◆ AIM OF THE EXERCISE: The listing below should be written out exactly; please include all of it.

◆ MATERIAL:
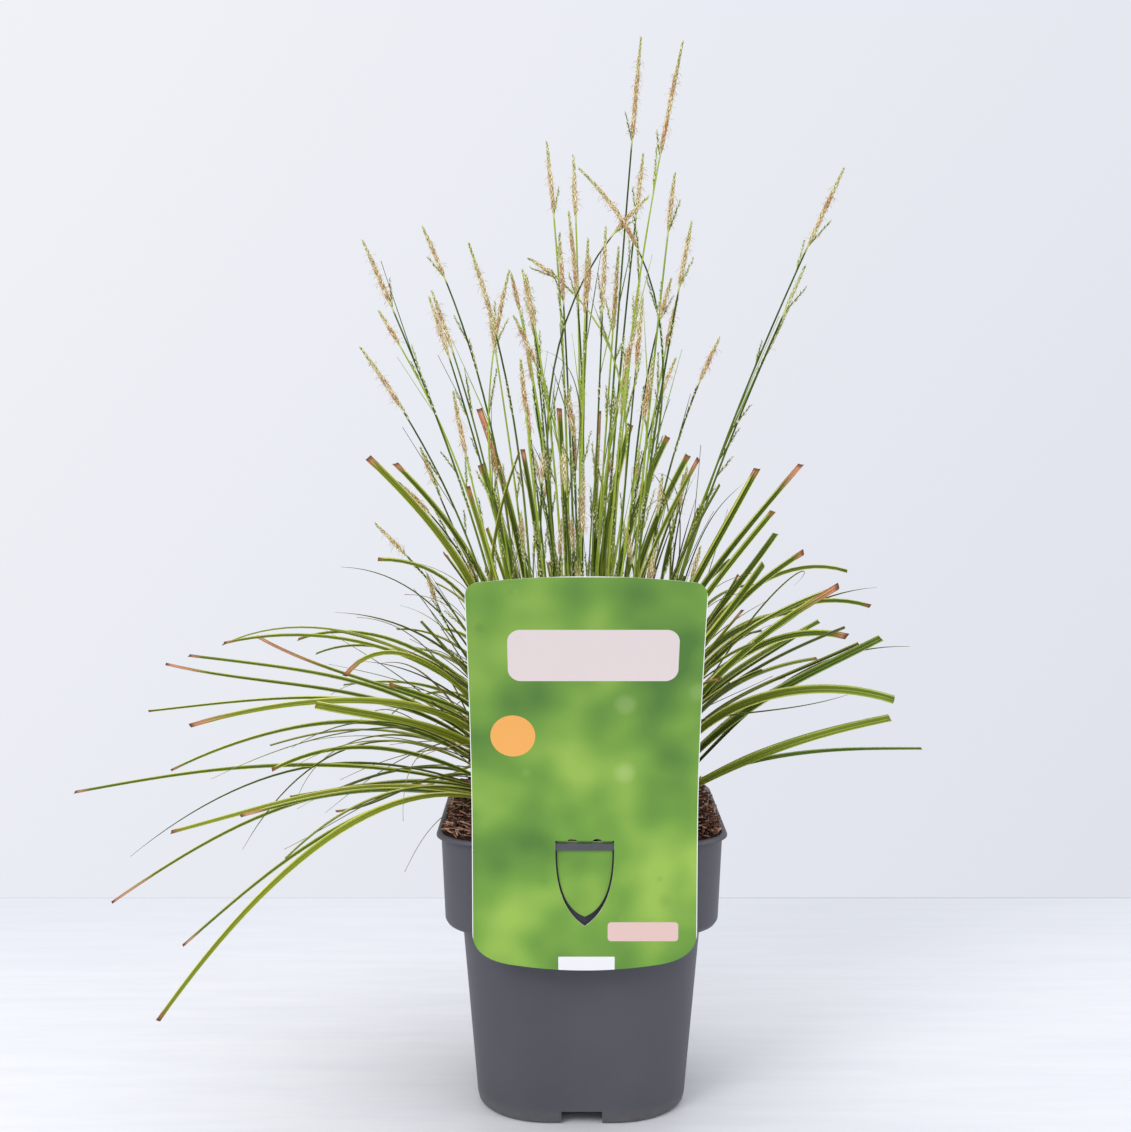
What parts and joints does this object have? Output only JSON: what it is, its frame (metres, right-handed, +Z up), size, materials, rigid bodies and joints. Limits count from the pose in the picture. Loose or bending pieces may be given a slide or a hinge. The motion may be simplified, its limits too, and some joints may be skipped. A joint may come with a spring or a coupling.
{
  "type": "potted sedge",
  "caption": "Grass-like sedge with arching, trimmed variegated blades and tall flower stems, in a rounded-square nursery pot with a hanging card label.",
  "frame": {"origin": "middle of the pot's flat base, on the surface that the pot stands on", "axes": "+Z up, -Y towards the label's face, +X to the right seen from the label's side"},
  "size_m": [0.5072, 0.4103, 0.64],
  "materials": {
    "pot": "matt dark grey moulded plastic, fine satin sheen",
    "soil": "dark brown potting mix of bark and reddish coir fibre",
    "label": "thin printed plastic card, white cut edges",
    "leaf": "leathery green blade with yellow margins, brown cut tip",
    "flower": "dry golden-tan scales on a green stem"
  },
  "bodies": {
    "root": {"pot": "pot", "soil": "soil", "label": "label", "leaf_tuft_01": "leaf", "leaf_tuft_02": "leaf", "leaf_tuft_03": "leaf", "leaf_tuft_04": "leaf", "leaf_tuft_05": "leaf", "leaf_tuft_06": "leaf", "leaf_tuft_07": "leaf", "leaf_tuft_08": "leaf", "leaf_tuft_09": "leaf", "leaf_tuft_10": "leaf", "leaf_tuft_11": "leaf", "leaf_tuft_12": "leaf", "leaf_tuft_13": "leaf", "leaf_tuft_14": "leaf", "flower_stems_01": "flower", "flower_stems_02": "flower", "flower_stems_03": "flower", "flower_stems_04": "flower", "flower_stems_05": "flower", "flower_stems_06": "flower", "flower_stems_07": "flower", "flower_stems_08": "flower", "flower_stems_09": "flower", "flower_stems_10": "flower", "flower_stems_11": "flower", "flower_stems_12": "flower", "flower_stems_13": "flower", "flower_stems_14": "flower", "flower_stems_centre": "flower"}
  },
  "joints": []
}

◆ IN RESPONSE:
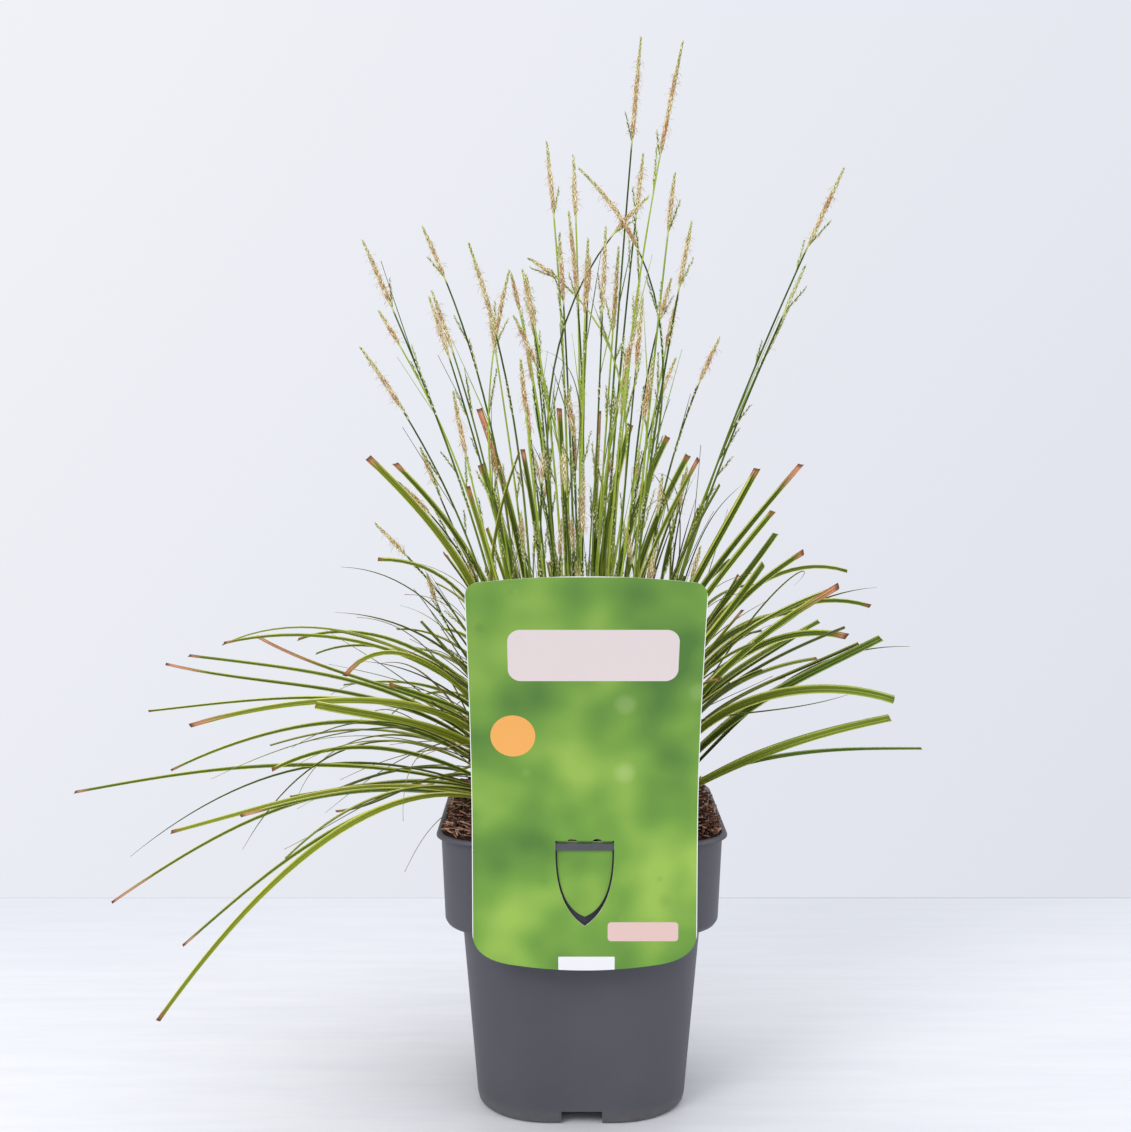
What parts and joints does this object have? Output only JSON: what it is, its frame (metres, right-handed, +Z up), size, materials, rigid bodies and joints. Limits count from the pose in the picture. Loose or bending pieces may be given a slide or a hinge. The motion may be simplified, its limits too, and some joints may be skipped. A joint may come with a spring or a coupling.
{
  "type": "potted sedge",
  "caption": "Grass-like sedge with arching, trimmed variegated blades and tall flower stems, in a rounded-square nursery pot with a hanging card label.",
  "frame": {"origin": "middle of the pot's flat base, on the surface that the pot stands on", "axes": "+Z up, -Y towards the label's face, +X to the right seen from the label's side"},
  "size_m": [0.5072, 0.4103, 0.64],
  "materials": {
    "pot": "matt dark grey moulded plastic, fine satin sheen",
    "soil": "dark brown potting mix of bark and reddish coir fibre",
    "label": "thin printed plastic card, white cut edges",
    "leaf": "leathery green blade with yellow margins, brown cut tip",
    "flower": "dry golden-tan scales on a green stem"
  },
  "bodies": {
    "root": {"pot": "pot", "soil": "soil", "label": "label", "leaf_tuft_01": "leaf", "leaf_tuft_02": "leaf", "leaf_tuft_03": "leaf", "leaf_tuft_04": "leaf", "leaf_tuft_05": "leaf", "leaf_tuft_06": "leaf", "leaf_tuft_07": "leaf", "leaf_tuft_08": "leaf", "leaf_tuft_09": "leaf", "leaf_tuft_10": "leaf", "leaf_tuft_11": "leaf", "leaf_tuft_12": "leaf", "leaf_tuft_13": "leaf", "leaf_tuft_14": "leaf", "flower_stems_01": "flower", "flower_stems_02": "flower", "flower_stems_03": "flower", "flower_stems_04": "flower", "flower_stems_05": "flower", "flower_stems_06": "flower", "flower_stems_07": "flower", "flower_stems_08": "flower", "flower_stems_09": "flower", "flower_stems_10": "flower", "flower_stems_11": "flower", "flower_stems_12": "flower", "flower_stems_13": "flower", "flower_stems_14": "flower", "flower_stems_centre": "flower"}
  },
  "joints": []
}